De financiële blokkade tegen Cuba reikt tot in Europa en België. Op 5 oktober ’22 antwoordde minister Van Peteghem op de parlementaire vragen van Vicky Reynaert (Vooruit) en Marco Van Hees (PVDA-PTB). Maar weer bleef hij op de vlakte.
Nieuwe voorvallen bewijzen dat ING en BNP Paribas Fortis blijven weigeren geld naar Cuba over te schrijven. Dat is een inbreuk op het vrij verkeer van kapitaal. Het Europees Bankagentschap (EBA) concludeerde in januari 2022 al dat veel banken onzorgvuldig omspringen met de algemene richtlijnen ter voorkoming van witwaspraktijken en steun aan terrorisme. Met andere woorden: de banken misbruiken al te gemakkelijk hun ‘de-risking’-beleid als verantwoording voor het niet-uitvoeren van betalingen naar Cuba. Daarom ook dat de Belgische Nationale Bank (NBB) op 1 februari 2022 een nieuwe de-risking circulaire verstuurde. Vicky Reynaert wou van de minister weten of de Nationale Bank een procedure ingesteld heeft die een strikte controle van de banken mogelijk maakt op de naleving van de de-risking circulaire? Marco Van Hees wees op het feit dat de Belgische wet van 2 mei 2019 de mogelijkheid voorziet om rechtspersonen, zoals banken die deze wetgeving overtreden, boetes van 10.000 euro tot 10 % van de jaarlijkse netto-omzet op te leggen. Tegelijk gaf M. Van Hees een concreet voorbeeld van hoe BNP-Paribas-Fortis zonder verantwoording de rekening heeft opgezegd van een organisatie solidair met Cuba. Waarom past de minister deze strafmaatregel niet toe op de Belgische banken die de wetgeving overtreden?

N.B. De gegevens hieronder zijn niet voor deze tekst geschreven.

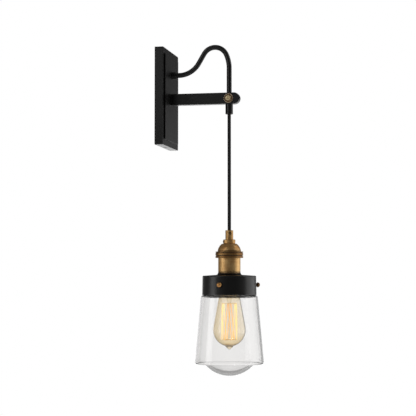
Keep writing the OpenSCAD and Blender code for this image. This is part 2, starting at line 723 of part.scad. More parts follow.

Minister Van Peteghem antwoordde: “De toezichthoudende Nationale Bank van België (NBB) vond het inderdaad nodig om haar verwachtingen aan de financiële instellingen ten aanzien van het fenomeen van de-risking te preciseren. (…) Ik verwelkom het initiatief van de bank, dat aan een behoefte beantwoordt. (…) Als minister heb ik geen vinger in de pap wat de uitvoering van de omzendbrief betreft. Het is aan de NBB om toe te zien op de naleving ervan. Het toezicht op de naleving van deze circulaire is een prioriteit voor de NBB. Zij moet maatregelen treffen indien inbreuken worden vastgesteld (…) De wet van 2 mei 2019 bepaalt dat de bevoegde minister, indien (…) bedoelde toezichtautoriteiten een inbreuk vaststellen op de verplichtingen (…) een administratieve geldboete kan opleggen”.
Marco Van Hees besloot door de minister erop te wijzen dat hij initiatieven moet nemen zodat dergelijke inbreuken wel vastgesteld worden. Het is duidelijk dat minister Van Peteghem zich op de vlakte houdt. Hij verschuilt zich achter de Nationale Bank die inbreuken moet vaststellen. Maar hij gaat niet in op de aangebrachte en concrete inbreuken van de banken. Daarom blijven we oproepen om de minister onder druk te zetten door een protestmail te sturen.
Bron: Verslag Commissie Financiën 05 10 22 – pag 16-18.